The EJMR doxxing issue
The only summary I have seen is from Karlstack, noting that he is siding against the doxxers and has defended EJMR in the past. Most of the people who care already know the details, so I won’t repeat them. I will however add a few observations:
1. I don’t read EJMR, so however bad it is, or however useful it sometimes may be, is a closed book to me. It is not the next marginal thing I might read if I had more time. And I have never posted there. So my comments should not be taken as reflecting any deep knowledge of the site itself. I would rather listen to Wings songs, if that is what it came down to.
2. The soon to be published paper supposedly reveals IP addresses of many EJMR posters. This seems wrong to me, noting that many posters (presumably) are making entirely innocent observations, or if not innocent remarks nonetheless remarks that should not be doxxed. They may wish to criticize a colleague or superior, or express a repugnant political opinion. Or whatever.
2b. What about posters from Turkey, China, Russia and elsewhere, who have expressed political opinions? Isn’t this point enough on its own to settle the matter?
2c. Two side notes — first, I am delighted to see that GMU does not appear in the list of top baddies — and yes we do have a large graduate program. I strongly suspect we have significantly better mental health. Perhaps the rest of you could learn something from us?
2d.
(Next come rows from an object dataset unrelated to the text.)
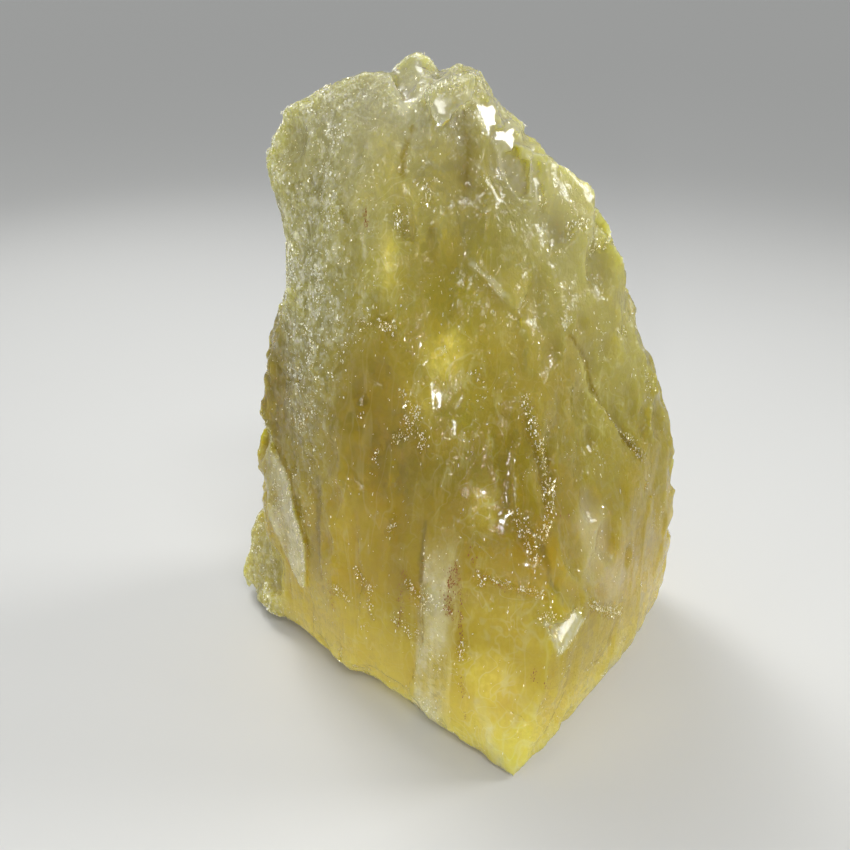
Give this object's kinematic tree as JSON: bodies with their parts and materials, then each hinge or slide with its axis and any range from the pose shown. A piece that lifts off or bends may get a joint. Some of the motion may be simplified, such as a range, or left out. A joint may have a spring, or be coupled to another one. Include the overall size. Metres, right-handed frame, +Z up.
{
  "type": "rough citrine",
  "caption": "Upright broken lump of see-through yellow quartz with a ragged crest, hollow break scars and a flat foot that it stands on.",
  "frame": {"origin": "on the surface that the lump stands on, under the middle of its bounding box", "axes": "+Z is up, +X is to the right and +Y is to the back, seen from the side with the sharp low tip, which points along -Y"},
  "size_m": [0.13, 0.1012, 0.16],
  "materials": {
    "citrine": "Yellow quartz, see-through to cloudy: glossy on the fresh break scars, frosted and grainy on the left side, greyer at the crest and deeper yellow at the foot"
  },
  "bodies": {
    "root": {"citrine": "citrine"}
  },
  "joints": []
}
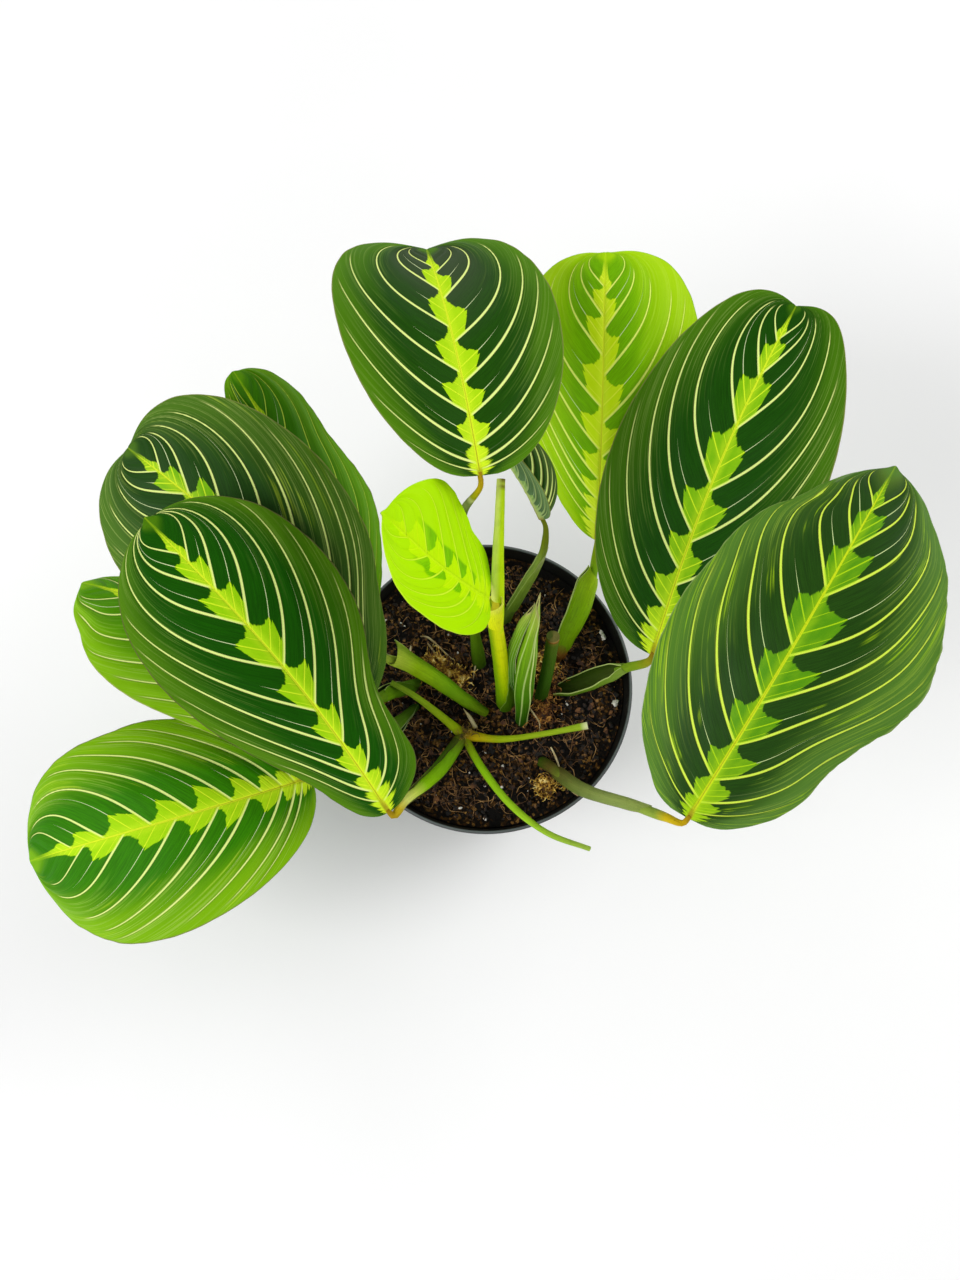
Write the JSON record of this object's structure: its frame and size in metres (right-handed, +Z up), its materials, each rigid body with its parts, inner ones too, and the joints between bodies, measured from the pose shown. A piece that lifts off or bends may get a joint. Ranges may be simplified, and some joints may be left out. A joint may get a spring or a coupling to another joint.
{
  "type": "potted prayer plant",
  "caption": "Potted prayer plant with broad oval leaves, pale ribs and jagged lime midribs, on thin stalks that rise from soil in a round nursery pot.",
  "frame": {"origin": "centre of the pot's flat underside, on the surface that it stands on", "axes": "+Z up out of the pot, +X to the right and +Y away from the viewer of the picture"},
  "size_m": [0.3437, 0.263, 0.2242],
  "materials": {
    "pot_plastic": "thin moulded dark grey plastic, satin, paler along the lip",
    "potting_soil": "dark brown peat with white perlite, bark crumbs and fine roots",
    "leaf_dark": "smooth satin leaf, dark green between cream side veins, lighter at the margin, lime midrib feather",
    "leaf_lime": "smooth satin young leaf, bright lime green",
    "stalk": "smooth fleshy stalk, yellow green to grey green, amber at the joint"
  },
  "bodies": {
    "root": {"pot": "pot_plastic", "soil": "potting_soil", "leaf_top": "leaf_dark", "leaf_top_right": "leaf_lime", "leaf_right": "leaf_dark", "leaf_low_right": "leaf_dark", "leaf_left_front": "leaf_dark", "leaf_left": "leaf_dark", "leaf_left_back": "leaf_dark", "leaf_left_under": "leaf_dark", "leaf_low_left": "leaf_dark", "leaf_young": "leaf_lime", "leaf_folded": "leaf_dark", "leaf_rolled": "leaf_dark", "stalk_top": "stalk", "stalk_top_right": "stalk", "stalk_right": "stalk", "stalk_low_right": "stalk", "stalk_left": "stalk", "stalk_left_back": "stalk", "stalk_left_under": "stalk", "stalk_low_left": "stalk", "stalk_folded": "stalk", "stem_centre": "stalk", "stem_stump": "stalk", "creeping_shoot": "stalk"}
  },
  "joints": []
}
All those “nice” real economists who write such terrible things — and people say I am the Straussian! Instead, I am the one who teaches you Straussian codes.
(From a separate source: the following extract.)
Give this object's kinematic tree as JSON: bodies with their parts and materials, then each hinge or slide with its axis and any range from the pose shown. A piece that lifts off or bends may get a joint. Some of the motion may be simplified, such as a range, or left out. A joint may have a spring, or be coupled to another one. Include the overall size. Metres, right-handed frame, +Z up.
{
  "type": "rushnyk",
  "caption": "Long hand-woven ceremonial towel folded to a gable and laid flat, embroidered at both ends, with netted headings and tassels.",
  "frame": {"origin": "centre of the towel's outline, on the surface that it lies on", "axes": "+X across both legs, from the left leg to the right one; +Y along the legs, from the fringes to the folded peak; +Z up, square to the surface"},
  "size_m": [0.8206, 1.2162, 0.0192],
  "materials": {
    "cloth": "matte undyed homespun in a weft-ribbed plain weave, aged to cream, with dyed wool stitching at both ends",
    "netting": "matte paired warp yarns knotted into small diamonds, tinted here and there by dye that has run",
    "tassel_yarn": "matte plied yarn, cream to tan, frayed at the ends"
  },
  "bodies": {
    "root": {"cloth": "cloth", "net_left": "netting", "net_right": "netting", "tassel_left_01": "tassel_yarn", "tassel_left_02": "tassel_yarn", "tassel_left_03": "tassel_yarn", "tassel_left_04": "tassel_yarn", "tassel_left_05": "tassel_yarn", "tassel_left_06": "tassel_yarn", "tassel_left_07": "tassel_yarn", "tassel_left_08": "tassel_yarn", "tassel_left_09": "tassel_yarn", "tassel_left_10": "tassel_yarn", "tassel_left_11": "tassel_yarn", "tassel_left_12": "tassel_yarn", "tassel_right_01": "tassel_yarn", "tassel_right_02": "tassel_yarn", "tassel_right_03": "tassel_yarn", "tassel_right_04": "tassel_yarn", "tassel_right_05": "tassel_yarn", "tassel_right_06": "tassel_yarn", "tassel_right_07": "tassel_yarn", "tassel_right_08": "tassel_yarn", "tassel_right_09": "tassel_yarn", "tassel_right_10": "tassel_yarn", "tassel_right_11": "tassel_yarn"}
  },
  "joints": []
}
3. It is often possible to turn an IP address into an identity of a specific person. There is a raging debate about various statistical methods for doing this, presumably to be done by non-authors of the paper. It seems wrong to me to offer weakly coded information to the world on matters that were originally confidential, even if (let us say) ten percent of the posters were engaging in illegal libelous or harassing activities. The others were not.
There are always ways of identifying some IP addresses and tying them to specific humans, even if the above-mentioned statistical methods do not succeed. (No, I am not going to mention them, but they do not require rocket science.)
4. GPT-4 says it is hacking. (The answer I received included: “It is both unethical and illegal, as it infringes on various privacy and computer misuse laws.”) But what does it know? The fact that, through mistakes of the hosting site, some of the information was semi-public may change the legal status of the hacking claim, but I don’t think it alters the moral issues. What if Amazon, by mistake, left a bunch of credit card numbers out there to be scraped, and then you picked them up? That is still the wrong thing to do, even if those card numbers were used to order nasty books.
5. Some significant percentage of hostile on-line posters are mentally ill, or whatever other word you may wish to use. (There is plenty of good evidence for mental health problems being rampant in economics academia.) In other cases, these individuals may simply have a very different understanding of social reality, whether or not they would count as mentally ill. I believe in generosity of spirit and behavior toward the mentally ill, rather than taking their worst pronouncements and spreading them around and immortalizing them. I would not go running down the halls of Bellevue with a tape recorder, and then post the contents on-line, with possible voice identification, on the grounds that the shouted ravings were “toxic.” Not even if the ravings were accompanied by written posts.
6. It is striking to me how little regard cancel culture has for the mentally ill, for bipolar individuals, for schizophrenics, and also for many autistics. These individuals, at least at times, have very different standards for what they will say publicly. I don’t believe in punishing them per se for those different standards, though I do believe in trying to help or educate them when possible. I don’t believe in doxxing them.
7. If a platform is say 20 percent malicious libel and harassment (not making this claim about any specific place!), and that same platform is 20 percent the mentally ill (with who knows what degree of overlap?), I don’t believe in pulling down the entire curtain on the whole thing and exposing everybody, or exposing a significant share of those on the platform. That is deontologically wrong. Instead, you ought to find a way of dealing with the problems from the first twenty percent without so seriously harming the interests of the second twenty percent, the mentally ill ones. I don’t believe in promoting toxic behavior against the mentally ill, just to punish some earlier toxic behavior, much of which was done by the non-mentally ill.
So — and I do not say this lightly — I believe the authors of the paper under consideration are behaving unethically, and I hope they will retract their work and then destroy it.